You're forgetting that God gave man power to rule over moving things and animals. It is the freedom of Man who took the freedom away from the amoeba by putting it in a petri dish and enslaving it outside of its environment.

You're making my point. Man has the power to determine the amoeba's freedom and God has the power to determine ours. Which is the greater gulf, amoeba to man or man to God? That is, who has the greater authority? If you agree with me that the answer is God, then that would be evidence against those who argue that man's freedom is absolute to the extent of determining one's own destiny. Man, with far far less power completely determines the destiny of the amoeba in a petri dish.
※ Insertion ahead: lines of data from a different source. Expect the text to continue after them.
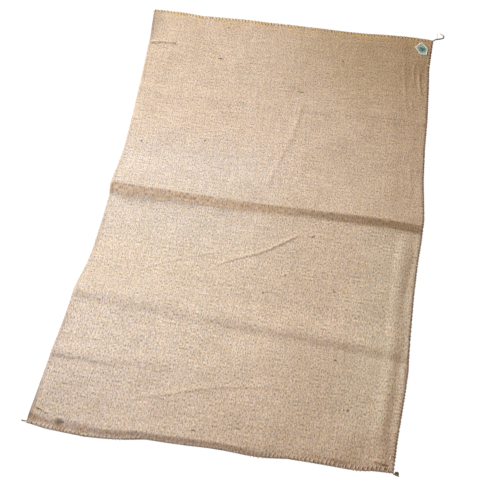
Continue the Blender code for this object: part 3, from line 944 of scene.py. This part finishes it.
LAMPS = table(
    "name place size power colour",
    ("near", (-0.35, -0.28, 0.66), 0.4, 4.26, (0.755, 0.885, 1.0)),
    ("rake", (-2.05, 1.65, 1.06), 0.9, 82.7, (0.995, 1.0, 0.945)),
)


def aimed(way):
    return way.to_track_quat("-Z", "Y").to_euler()


def make_camera():
    data = bpy.data.cameras.new("camera")
    data.sensor_width = SENSOR_WIDTH
    data.lens = CAMERA_LENS
    camera = add_object("camera", data)
    camera.location = CAMERA_PLACE
    camera.rotation_euler = aimed(Vector(CAMERA_AIM) - camera.location)
    bpy.context.scene.camera = camera


def make_lamp(lamp):
    """A square lamp that points at the middle of the floor."""
    data = bpy.data.lights.new(lamp.name, "AREA")
    data.shape = "SQUARE"
    data.size = lamp.size
    data.energy = lamp.power
    data.color = lamp.colour
    holder = add_object(lamp.name, data)
    holder.location = lamp.place
    holder.rotation_euler = aimed(-Vector(lamp.place))


def make_stage():
    bpy.context.scene.view_settings.view_transform = "Standard"
    world = bpy.data.worlds.new("studio")
    bpy.context.scene.world = world
    world.use_nodes = True
    sky = world.node_tree.nodes["Background"]
    sky.inputs["Color"].default_value = (*SKY_COLOUR, 1)
    sky.inputs["Strength"].default_value = SKY_STRENGTH
    for lamp in LAMPS:
        make_lamp(lamp)

    s = Surface("paper", roughness=1.0)
    s.set("Emission Color", WHITE)
    s.set("Emission Strength", 1.0)
    s.set("Base Color", PAPER)
    bpy.ops.mesh.primitive_plane_add(size=FLOOR_SIZE)
    floor = bpy.context.object
    floor.name = "floor"
    floor.data.materials.append(s.material)


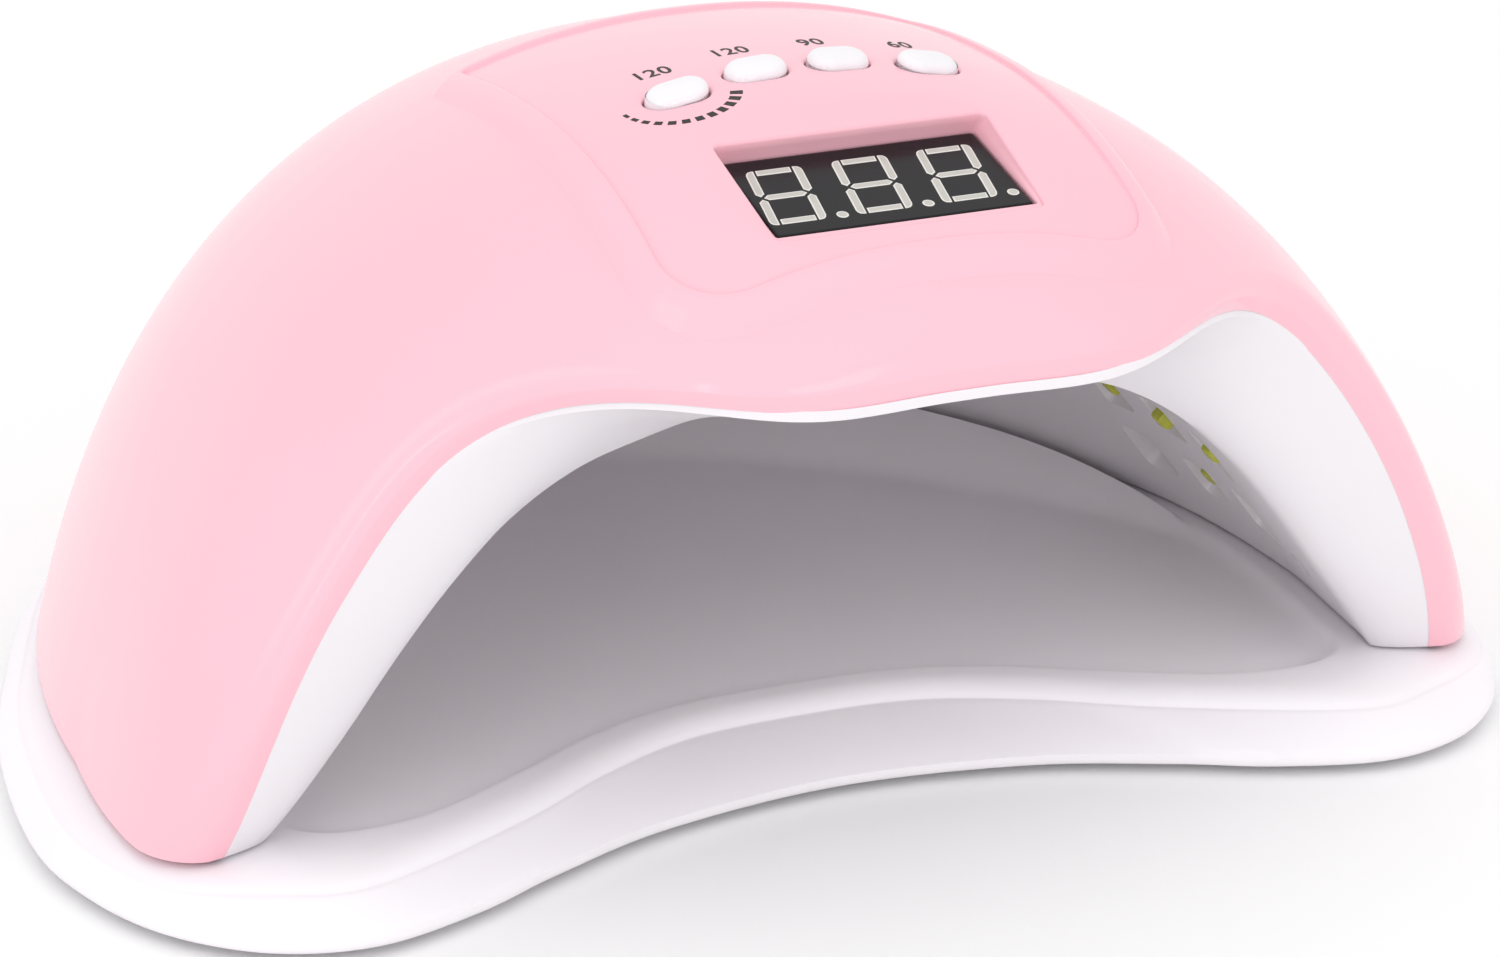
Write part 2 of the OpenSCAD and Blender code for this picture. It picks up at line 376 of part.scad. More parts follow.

FK-””Man has varying levels of freedom within the parameters that God sets.””

Perhaps you can explain what these levels are?

Sure. The basics are that man as born is dead in sin. He is free to sin but he is not free to do good in God's eyes. However, once a man believes and is sealed by the Holy Spirit, then he has a new freedom that includes doing good in God's eyes. At this point he retains the freedom to sin. Finally, when man is glorified and admitted into Heaven, he loses the freedom to sin. Of course, throughout all of this, no freedom of man ever trumps God's will at a particular time. God's Holy plan is higher than man's freedom, whether to do good or evil.

Man certainly has freedom to enslave himself by cursing God,committing adultery ,aborting babies etc....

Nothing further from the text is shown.